UK Foreign Secretary Liz Truss said she was "absolutely determined to secure the release of detained British nationals" in Iran, after she met Tehran's Foreign Minister, Hossein Amir-Abdollahian, on Wednesday.
"The Foreign Secretary held her first meeting with Iranian Foreign Minister Hossein Amir-Abdollahian to discuss bilateral, nuclear and regional issues," the Foreign, Commonwealth and Development Office said.
"She called for the release and return home of British dual national detainees. She urged Iran to return rapidly to the [2015 nuclear deal with world powers] negotiations in Vienna with a view to all sides coming back into compliance and reducing tensions over Iran’s nuclear programme."
The husband of British-Iranian detainee Nazanin Zaghari-Ratcliffe earlier urged Ms Truss to impress on Iran that taking hostages is an "unacceptable practice".
Ms Truss on Thursday issued a statement marking a milestone in Mrs Zaghari-Ratcliffe's incarceration. “Today marks 2,000 days since Nazanin Zaghari-Ratcliffe’s cruel separation from her family," she said. “She is going through an appalling ordeal. We are working tirelessly to secure her return home to her family.
“I pressed the Iranian foreign minister on this yesterday and will continue to press until she returns home.”
Thursday marks 2,000 days since Ms Zaghari-Ratcliffe was detained, and her MP Tulip Siddiq, along with more than 175 other parliamentarians, accused the government in a letter of complacency in its response to Tehran.
The MPs and peers urged Mr Johnson to call her and other dual nationals hostages, and resolve a long-standing legal row with Iran over a £400 million ($544.8m) debt linked to a 1970s arms deal.
“After 2,000 days of disappointments and let-downs, I do sometimes wonder what will get the government to bring Nazanin and the others home," said Richard Ratcliffe, Nazanin’s husband.

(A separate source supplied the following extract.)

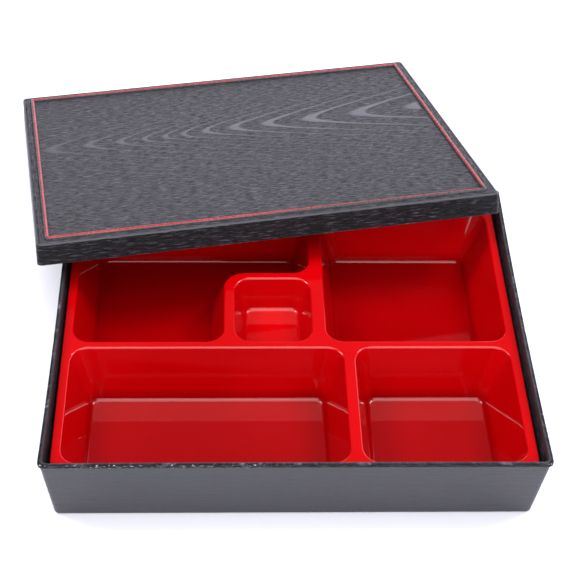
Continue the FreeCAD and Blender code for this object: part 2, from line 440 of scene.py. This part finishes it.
def box_profile(height, wall_top, lean):
    """(step inwards, height) up the outside and down the inside, and which rows are wall and collar."""
    outer = []
    for angle in fillet(0, 90, 5):
        rise = BOX_BOTTOM_ROUND * (1 - math.cos(angle))
        outer.append((lean(rise) + BOX_BOTTOM_ROUND * (1 - math.sin(angle)), rise))
    first_wall = len(outer) - 2
    rows = round((wall_top - BOX_BOTTOM_ROUND) / BOX_ROW)
    outer += [(lean(z), z) for z in np.linspace(BOX_BOTTOM_ROUND, wall_top, rows + 1)[1:]]
    wall_rows = range(first_wall, len(outer) - 1)

    first_collar = len(outer)
    round_off = COLLAR_UNDERCUT * 0.3
    outer.append((COLLAR_UNDERCUT, wall_top))
    outer.append((round_off, wall_top + round_off))
    outer.append((0.0, wall_top + COLLAR_UNDERCUT))
    outer += [(0.0, wall_top + z) for z in np.linspace(COLLAR_UNDERCUT, COLLAR_HEIGHT - COLLAR_ROUND, 5)[1:]]
    for angle in fillet(0, 90, 4)[1:]:
        z = height - COLLAR_ROUND * (1 - math.sin(angle))
        outer.append((COLLAR_ROUND * (1 - math.cos(angle)), z))
    collar_rows = range(first_collar, len(outer))

    inner_top = lean(height) + BOX_WALL
    for angle in fillet(0, 90, 4):
        step = inner_top - COLLAR_ROUND * (1 - math.sin(angle))
        outer.append((step, height - COLLAR_ROUND * (1 - math.cos(angle))))
    inside = []
    for z in np.linspace(height - COLLAR_ROUND, BOX_FLOOR + BOX_INNER_ROUND, 12)[1:]:
        inside.append((lean(z) + BOX_WALL, z))
    for angle in fillet(0, 90, 4)[1:]:
        z = BOX_FLOOR + BOX_INNER_ROUND * (1 - math.sin(angle))
        inside.append((lean(z) + BOX_WALL + BOX_INNER_ROUND * (1 - math.cos(angle)), z))
    return outer, inside, wall_rows, collar_rows


def make_outer_box():
    """Drafted box with a collar, sagging walls, four L-shaped feet and a sunk base."""
    low, high = (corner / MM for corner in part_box("outer_box"))
    length, width, height = high - low
    corners = rectangle(length, width)
    sides = box_columns(length, width)
    wall_top = height - COLLAR_HEIGHT

    def lean(z):
        return COLLAR_PROUD + WALL_TAPER * (wall_top - z) / wall_top

    def ring(step, z, radius=BOX_CORNER):
        outline = rounded_outline(inset(corners, [step] * 4), [radius] * 4, sides, ARC_STEPS)
        return at_height(outline, z)

    base = ring(lean(0.0), 0.0)
    along = travel(base)
    base_corner = inset(corners, [lean(0.0)] * 4)[2]
    to_corner = np.abs(np.abs(base[:, :2]) - base_corner).max(axis=1)
    relief = smooth(FOOT_LENGTH, FOOT_LENGTH + FOOT_END, to_corner) * FOOT_HEIGHT

    outer, inside, wall_rows, collar_rows = box_profile(height, wall_top, lean)
    shell = Shell()
    rings = []
    tones = []
    middle = np.array([(low.x + high.x) / 2, (low.y + high.y) / 2, 0.0])
    outward = ring(-1.0, 0.0, BOX_CORNER + 1)[:, :2] - ring(0.0, 0.0)[:, :2]
    worn = scuffed(base, length, width)
    for row, (step, z) in enumerate(outer + inside):
        points = ring(step, z)
        if row in wall_rows:
            points[:, :2] += outward * (streaks(along[:-1], z) * GRAIN_RELIEF)[:, None]
        tone = np.full(len(points), INSIDE_TONE if row >= len(outer) else WALL_TONE)
        if row in collar_rows:
            nick = smooth(0.72, 0.95, noise(along[:-1] / 3.1 + 9, z / 0.9)) * NICK_DEPTH
            points[:, :2] -= outward * nick[:, None]
            tone = COLLAR_TONE - worn
        tones.append(tone)
        points[:, 2] = np.maximum(points[:, 2], relief)
        rings.append(bowed(points, length, width, z / height))
    shell.rings(np.array(rings) + middle, [z for step, z in outer + inside], along, tones)
    shell.cap(rings[-1] + middle)

    def base_ring(step, between, level, level_between):
        """Ring under the box, with its own inset and level between the feet."""
        share = (relief / FOOT_HEIGHT)[:, None]
        at_feet = at_height(ring(step, 0.0)[:, :2], level)
        return at_feet * (1 - share) + at_height(ring(between, 0.0)[:, :2], level_between) * share

    edge_step = outer[0][0]
    foot = lean(0.0) + FOOT_BREADTH
    rim = lean(0.0) + BASE_RIM
    under = [
        base_ring(edge_step, edge_step, 0.0, FOOT_HEIGHT),
        base_ring(foot, rim, 0.0, FOOT_HEIGHT),
        base_ring(foot + FOOT_END, rim + FOOT_END, FOOT_END, FOOT_HEIGHT + FOOT_END),
        base_ring(foot + FOOT_END, rim + FOOT_END, BASE_RECESS, BASE_RECESS),
    ]
    shell.rings(np.array(under) + middle, [-edge_step, -foot, -foot - 1, -foot - 4], along)
    shell.cap(under[-1] + middle)
    return shell.finish("grained_box")


# ---------------------------------------------------------------- tray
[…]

“What will end the years of drift or get the prime minister to deliver on his word?”
Mr Ratcliffe said the signatories to the letter had called for the government to “get tough with Iran’s hostage-taking, and grow a backbone in how it protects British citizens held overseas”.
“The refusal to acknowledge this as hostage-taking, or to impose any cost on Iran for the hostage-taking of British citizens, enables the practice to continue,” the MPs and peers said in their letter, due to be delivered to Downing Street on Thursday.

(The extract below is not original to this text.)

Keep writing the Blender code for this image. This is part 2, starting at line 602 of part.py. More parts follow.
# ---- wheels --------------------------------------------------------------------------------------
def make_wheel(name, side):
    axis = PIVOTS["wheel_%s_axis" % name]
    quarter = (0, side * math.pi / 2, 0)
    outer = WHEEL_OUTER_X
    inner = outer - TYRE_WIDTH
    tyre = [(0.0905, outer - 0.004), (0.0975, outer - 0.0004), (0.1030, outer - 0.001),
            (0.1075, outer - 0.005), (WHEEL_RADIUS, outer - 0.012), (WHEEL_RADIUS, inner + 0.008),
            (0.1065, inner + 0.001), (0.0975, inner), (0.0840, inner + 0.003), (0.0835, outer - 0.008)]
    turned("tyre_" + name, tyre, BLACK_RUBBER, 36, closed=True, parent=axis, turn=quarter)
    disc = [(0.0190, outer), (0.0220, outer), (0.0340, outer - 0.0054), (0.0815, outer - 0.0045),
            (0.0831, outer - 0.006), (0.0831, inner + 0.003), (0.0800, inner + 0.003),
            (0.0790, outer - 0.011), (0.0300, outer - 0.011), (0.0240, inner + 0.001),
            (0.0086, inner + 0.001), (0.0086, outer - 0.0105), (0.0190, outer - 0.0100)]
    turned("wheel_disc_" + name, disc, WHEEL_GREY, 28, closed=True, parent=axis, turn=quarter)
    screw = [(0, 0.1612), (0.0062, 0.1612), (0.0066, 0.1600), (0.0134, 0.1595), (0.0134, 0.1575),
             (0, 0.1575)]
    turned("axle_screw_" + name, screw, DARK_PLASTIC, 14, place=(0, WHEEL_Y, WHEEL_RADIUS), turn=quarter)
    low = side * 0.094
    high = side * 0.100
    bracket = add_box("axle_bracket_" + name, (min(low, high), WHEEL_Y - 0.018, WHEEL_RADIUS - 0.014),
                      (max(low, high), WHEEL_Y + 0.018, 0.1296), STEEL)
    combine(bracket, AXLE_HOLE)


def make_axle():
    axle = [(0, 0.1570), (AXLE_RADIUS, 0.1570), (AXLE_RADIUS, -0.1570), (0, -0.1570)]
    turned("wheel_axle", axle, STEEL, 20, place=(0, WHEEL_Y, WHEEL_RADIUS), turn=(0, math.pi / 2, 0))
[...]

They accused the government of failing to resolve the debt dispute with Tehran.
"It is shameful that the sins of the British government should be allowed to sit for so long on the shoulders of ordinary, innocent citizens and their families."
The letter will be delivered by Mr Ratcliffe and his daughter Gabriella, along with Ms Siddiq, the Labour member for Hampstead and Kilburn.
Fellow Labour MP Janet Daby and Elika Ashoori, daughter of detainee Anoosheh Ashoori, will also be at Downing Street.
“The time for excuses is over," Ms Siddiq said. "This cross-party letter sends a direct message to the prime minister that a new approach is needed if we are going to free Nazanin and end this barbaric hostage-taking.”
Mr Ratcliffe will stand on a giant snakes and ladders board in Westminster on Thursday to symbolise the feeling of being “caught in a game between two governments”, said Amnesty International, which is supporting his campaign.
“People’s lives shouldn’t be treated like a game by governments," said Amnesty’s UK chief executive, Sacha Deshmukh.
"It’s excruciating to see how Nazanin and her family are being made to suffer like this. We’re hoping Liz Truss will make the job of securing Nazanin’s release a major priority as foreign secretary.”
Ms Zaghari-Ratcliffe is one of several people with British or dual-British nationality detained in Iran.
She was held in Tehran in 2016 on national security charges while taking her daughter Gabriella to see her family.